The B-50 was carrying a Mark 4 implosion-type nuclear bomb based on the earlier Mk. 3 Fat Man design used in both the Trinity test, as well as the bombing of Nagasaki.  The Mk. 4 nuclear bomb variant introduced the concept of in-flight insertion (IFI), a weapons safety concept which keeps the nuclear core stored outside the bomb until close to the drop point. Arming the Mk. 4 required opening the casing's front hatch, removing the forward polar cap, two outer pentagonal lenses with their detonators, and two inner explosive blocks, exposing the composite uranium and plutonium fissile pit. A weaponeer would then insert the core with the use of a special vacuum tool. At that point, the Mk. 4 would become fully operational with an explosive yield of up to 31 kilotons (31 thousand tons of TNT).

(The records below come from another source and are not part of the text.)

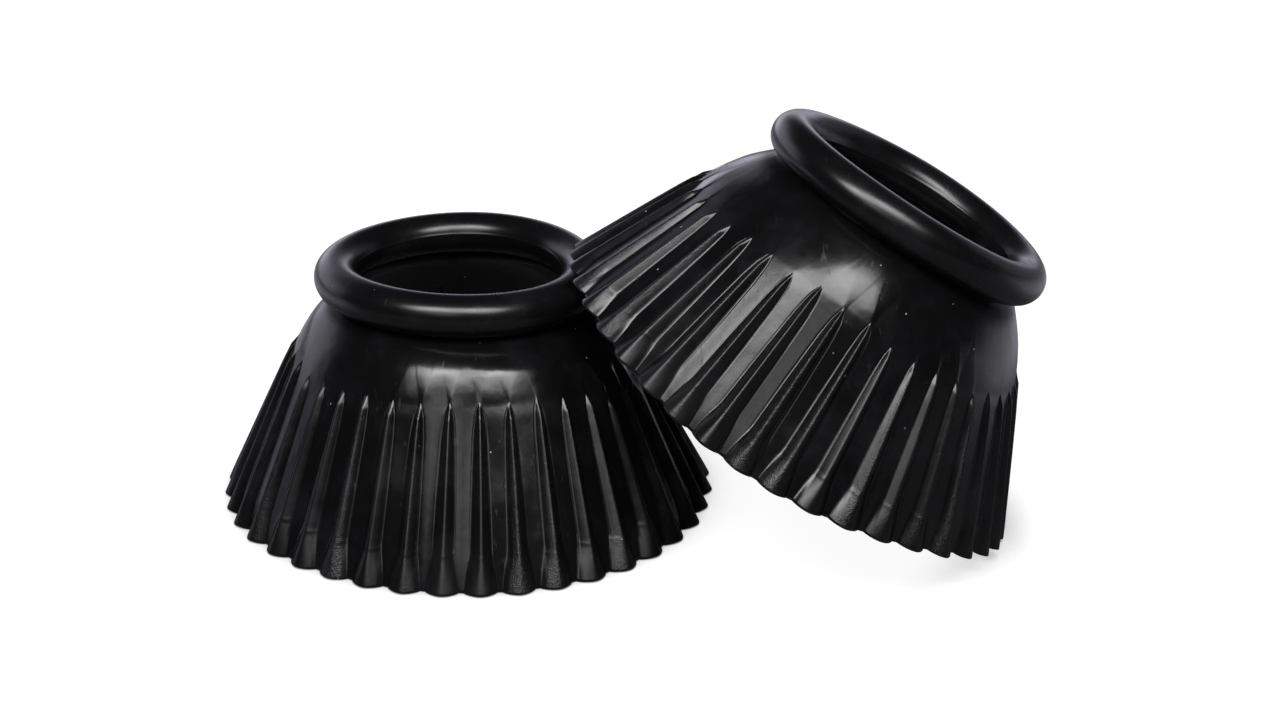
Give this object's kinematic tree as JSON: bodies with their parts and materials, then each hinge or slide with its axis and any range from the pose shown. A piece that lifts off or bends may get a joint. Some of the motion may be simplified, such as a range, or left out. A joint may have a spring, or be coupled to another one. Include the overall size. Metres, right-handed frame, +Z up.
{
  "type": "bell boots",
  "caption": "Pair of ribbed rubber pull-on bell boots for a horse, with round collar beads, one standing and one leaning on it.",
  "frame": {"origin": "on the ground under the middle of the pair's bounding box", "axes": "+Z up, +X from the standing boot towards the leaning boot, -Y towards the viewer"},
  "size_m": [0.3466, 0.2482, 0.1755],
  "materials": {
    "bell_rubber": "satin gloss, moulded",
    "collar_rubber": "smooth satin gloss"
  },
  "bodies": {
    "standing_boot": {"standing_bell": "bell_rubber", "standing_collar": "collar_rubber"},
    "leaning_boot": {"leaning_bell": "bell_rubber", "leaning_collar": "collar_rubber"}
  },
  "joints": [
    {"name": "lift_off", "type": "slide", "parent": "standing_boot", "child": "leaning_boot", "axis": [0, 0, 1], "range_m": [0, 0.12]}
  ]
}
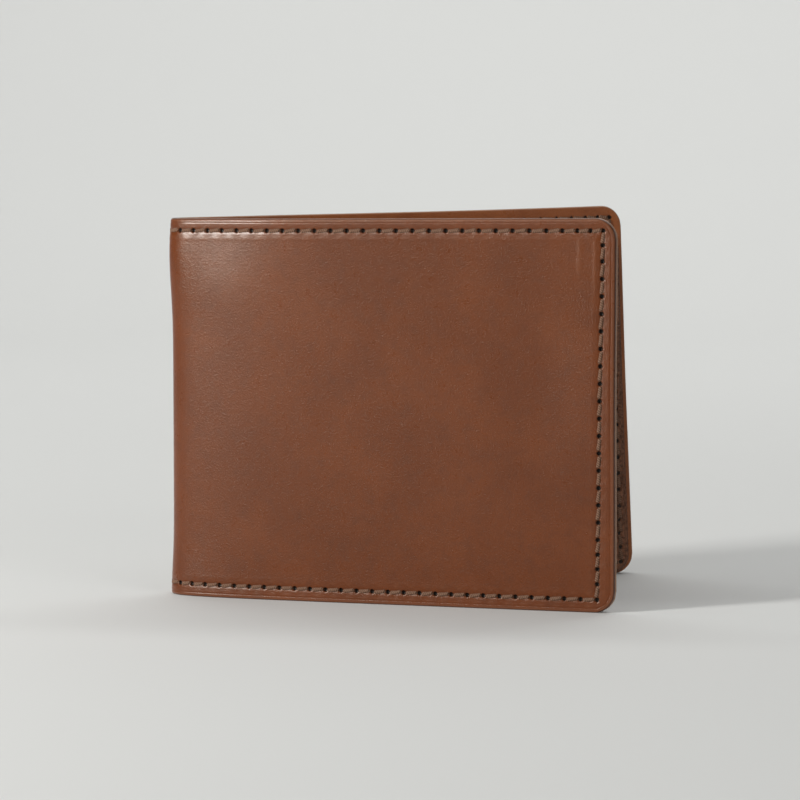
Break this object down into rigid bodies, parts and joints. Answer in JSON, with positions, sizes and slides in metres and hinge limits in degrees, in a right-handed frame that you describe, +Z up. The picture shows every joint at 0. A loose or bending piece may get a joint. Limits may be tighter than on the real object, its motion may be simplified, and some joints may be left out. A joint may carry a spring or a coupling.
{
  "type": "bifold wallet",
  "caption": "Leather bifold wallet standing part open, with a note compartment and stepped card pockets",
  "frame": {"origin": "centre of the bottom of the wallet's box, where its lower edges stand", "axes": "+X from the fold to the opening edges, +Y from the front leaf to the back leaf, +Z up along the fold"},
  "size_m": [0.109, 0.077, 0.09],
  "materials": {
    "cover_leather": "smooth full-grain, semi-gloss, medium brown",
    "inner_leather": "fine pebbled grain, satin, dark brown",
    "waxed_thread": "flat waxed polyester thread, taupe brown"
  },
  "bodies": {
    "spine": {"spine_cover": "cover_leather", "spine_lining": "inner_leather", "spine_thread_outer": "waxed_thread", "spine_thread_inner": "waxed_thread"},
    "front_leaf": {"front_cover": "cover_leather", "front_lining": "inner_leather", "front_pocket_backing": "inner_leather", "front_upper_card_pocket": "inner_leather", "front_middle_card_pocket": "inner_leather", "front_lower_card_pocket": "inner_leather", "front_edge_thread_outer": "waxed_thread", "front_edge_thread_inner": "waxed_thread", "front_pocket_seam_thread_outer": "waxed_thread", "front_pocket_seam_thread_inner": "waxed_thread", "front_hem_thread_outer": "waxed_thread", "front_hem_thread_inner": "waxed_thread"},
    "back_leaf": {"back_cover": "cover_leather", "back_lining": "inner_leather", "back_pocket_backing": "inner_leather", "back_upper_card_pocket": "inner_leather", "back_middle_card_pocket": "inner_leather", "back_lower_card_pocket": "inner_leather", "back_edge_thread_outer": "waxed_thread", "back_edge_thread_inner": "waxed_thread", "back_pocket_seam_thread_outer": "waxed_thread", "back_pocket_seam_thread_inner": "waxed_thread", "back_hem_thread_outer": "waxed_thread", "back_hem_thread_inner": "waxed_thread"}
  },
  "joints": [
    {"name": "front_fold", "type": "hinge", "parent": "spine", "child": "front_leaf", "pos_m": [-0.05275, -0.0062, 0.045], "axis": [0, 0, -1], "range_deg": [-16.3, 73.7]},
    {"name": "back_fold", "type": "hinge", "parent": "spine", "child": "back_leaf", "pos_m": [-0.05275, 0.0062, 0.045], "axis": [0, 0, 1], "range_deg": [-16.3, 73.7]}
  ],
  "couplings": [
    {"joint": "back_fold", "follows": "front_fold", "ratio": 1}
  ]
}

The nuclear bomb casing was observed detonating upon impact with the water surface in the middle of the twelve-mile-wide St. Lawrence River. The subsequent blast was felt by Canadian residents within a 25-mile (40 km) radius from the epicentre of the detonation. The United States Air Force officials released an explanation to the shaken Canadians that the B-50 Superfortress had in fact released three conventional non-nuclear 500-pound HE bombs.